The fact that the design may be "new and pleasing enough to catch the trade" alone is not sufficient. Nat Lewis Purses, Inc. v. Carole Bags, Inc., 83 F.2d 475, 476 (C.C.A.2, 1936); Amerock Corp. v. Aubrey Hardware Mfg., Inc., 275 F.2d 346, 348 (7th Cir. 1960). Concededly, this concept of invention is an elusive one, especially when applied to elements of design.7 However, we are convinced that Hygienic's soap dish clearly does not meet the statutory test.

Furthermore, the Hygienic soap dish patent is invalid for another reason; it is not ornamental. In order to qualify for a patent a design "must be the product of aesthetic skill and artistic conception." Blisscraft of Hollywood v. United Plastics Co., supra; Burgess Vibrocrafters, Inc. v. Atkins Industries, Inc., 204 F.2d 311, 313 (7th Cir. 1953). The inventor of the soap dish design, Barnet D. Kaplan, admitted that the only design element not resulting from a mechanical function was a group of horizontal lines on the side of the dish.8 A design dictated solely by mechanical or functional requirements is not patentable, Hopkins v. Waco Products, Inc., 205 F.2d 221, 223 (7th Cir. 1953); Blisscraft of Hollywood v. United Plastics Co., 189 F. Supp. 333, 337 (S.D.N.Y.1960), aff'd, 294 F.2d 694 (2nd Cir. 1961), and Hygienic's soap dish, much like the Blisscraft pitcher,

"has no particular aesthetic appeal in line, form, color, or otherwise. It contained no dominant artistic motif either in detail or in its overall conception. * * * The reaction which it inspires is simply that of the usual, useful and not unattractive piece of kitchenware." 294 F.2d 696.

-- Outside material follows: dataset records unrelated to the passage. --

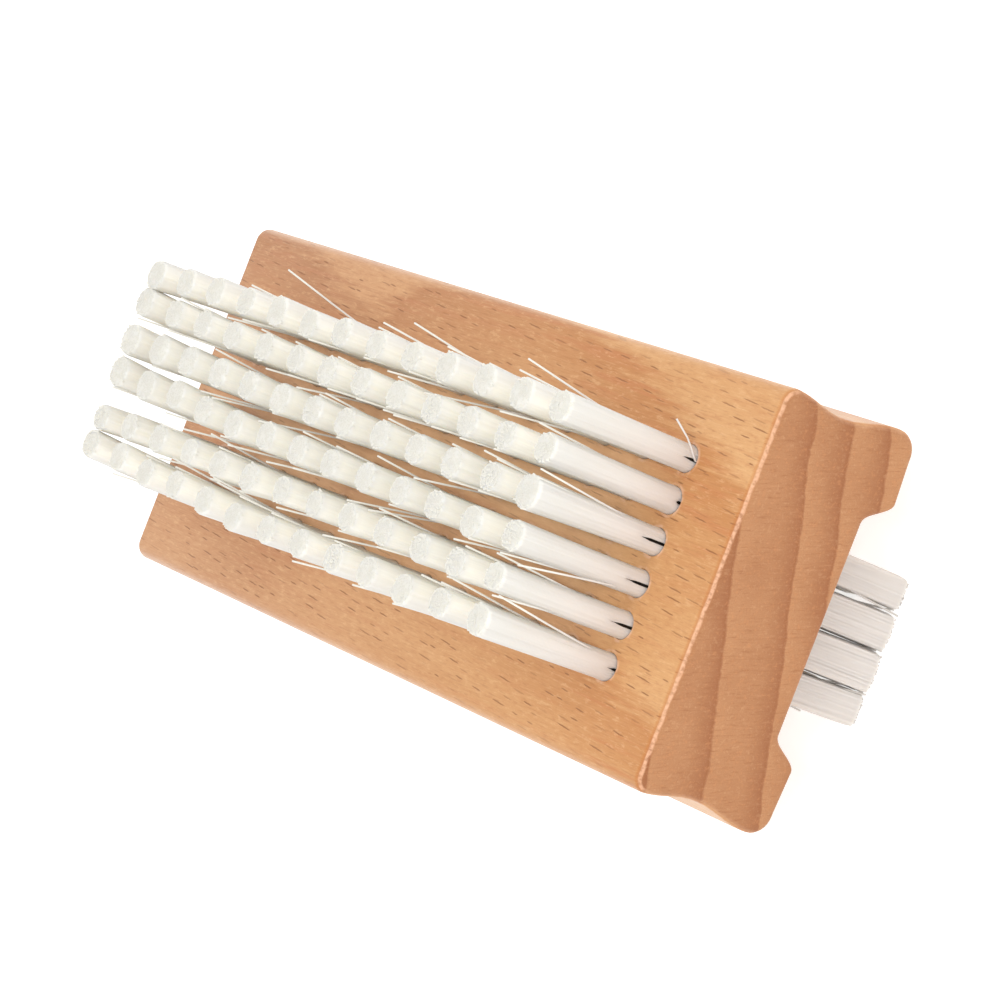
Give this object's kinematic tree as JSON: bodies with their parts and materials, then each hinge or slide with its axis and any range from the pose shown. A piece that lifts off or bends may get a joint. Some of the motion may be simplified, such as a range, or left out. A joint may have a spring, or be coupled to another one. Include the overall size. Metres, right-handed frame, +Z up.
{
  "type": "nail brush",
  "caption": "Two-sided wooden nail brush: a waisted block with rows of upright white bristles on its top face and in the channel under it.",
  "frame": {"origin": "centre of the footprint, on the level tips of the lower bristles", "axes": "+X along the block, +Y across it, +Z up from the lower bristles to the upper ones"},
  "size_m": [0.095, 0.0404, 0.0469],
  "materials": {
    "wood": "beech, planed along the grain with short dark rays on the top, end grain with growth rings on the ends, thin satin oil finish",
    "bristle": "fine ivory white nylon filaments, slightly translucent, cut level at the tips",
    "anchor": "flat drawn anchor wire, hidden in the folds of the tufts"
  },
  "bodies": {
    "root": {"wood_block": "wood", "upper_bristle_row_1": "bristle", "upper_bristle_row_2": "bristle", "upper_bristle_row_3": "bristle", "upper_bristle_row_4": "bristle", "upper_bristle_row_5": "bristle", "upper_bristle_row_6": "bristle", "lower_bristle_row_1": "bristle", "lower_bristle_row_2": "bristle", "lower_bristle_row_3": "bristle", "lower_bristle_row_4": "bristle", "upper_anchor_row_1": "anchor", "upper_anchor_row_2": "anchor", "upper_anchor_row_3": "anchor", "upper_anchor_row_4": "anchor", "upper_anchor_row_5": "anchor", "upper_anchor_row_6": "anchor", "lower_anchor_row_1": "anchor", "lower_anchor_row_2": "anchor", "lower_anchor_row_3": "anchor", "lower_anchor_row_4": "anchor"}
  },
  "joints": []
}
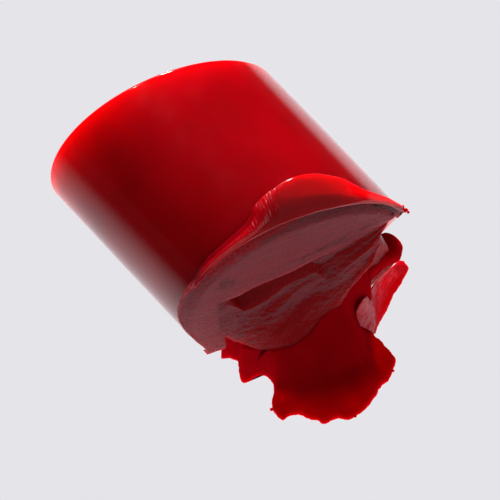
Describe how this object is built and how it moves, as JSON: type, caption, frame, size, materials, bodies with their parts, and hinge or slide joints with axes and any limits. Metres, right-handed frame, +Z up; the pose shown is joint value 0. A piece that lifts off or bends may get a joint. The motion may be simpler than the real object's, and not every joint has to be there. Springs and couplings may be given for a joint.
{
  "type": "solid colour stick stub",
  "caption": "Short stub of a round cast stick of solid red colour, knife-cut at one end and worn, dragged and smeared at the other, lying on its side.",
  "frame": {"origin": "on the table, straight below the stick's axis at the foot of the worn end, on the underside of the smear", "axes": "+X along the stick's axis from the cut end to the worn end, +Y the way the worn end was dragged, +Z up from the table"},
  "size_m": [0.0179, 0.0126, 0.0132],
  "materials": {
    "cast_colour": "smooth glossy cast wax",
    "burnished_colour": "matte, finely grained and streaked where a blade pressed it",
    "smeared_colour": "wet-looking gloss with a ragged edge"
  },
  "bodies": {
    "root": {"stick_stub": "cast_colour", "rolled_lip": "cast_colour", "burnished_pad": "burnished_colour", "torn_layer": "burnished_colour", "smear_film": "smeared_colour", "side_lobe": "smeared_colour", "curled_flake": "smeared_colour", "edge_crumbs": "smeared_colour"}
  },
  "joints": []
}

It is true that a presumption of validity attaches to the issuances of a patent; but this presumption is rebuttable. Blisscraft of Hollywood v. United Plastics Co., 2 Cir., 294 F.2d 696. In this case, for the reasons stated, we hold the design patent is invalid. Therefore, the trial court erred in refusing to enter a judgment notwithstanding verdict in favor of Salzman and Hutzler, and in granting Hygienic's motion for judgment n. o. v. against Cotton.

In view of this holding, we...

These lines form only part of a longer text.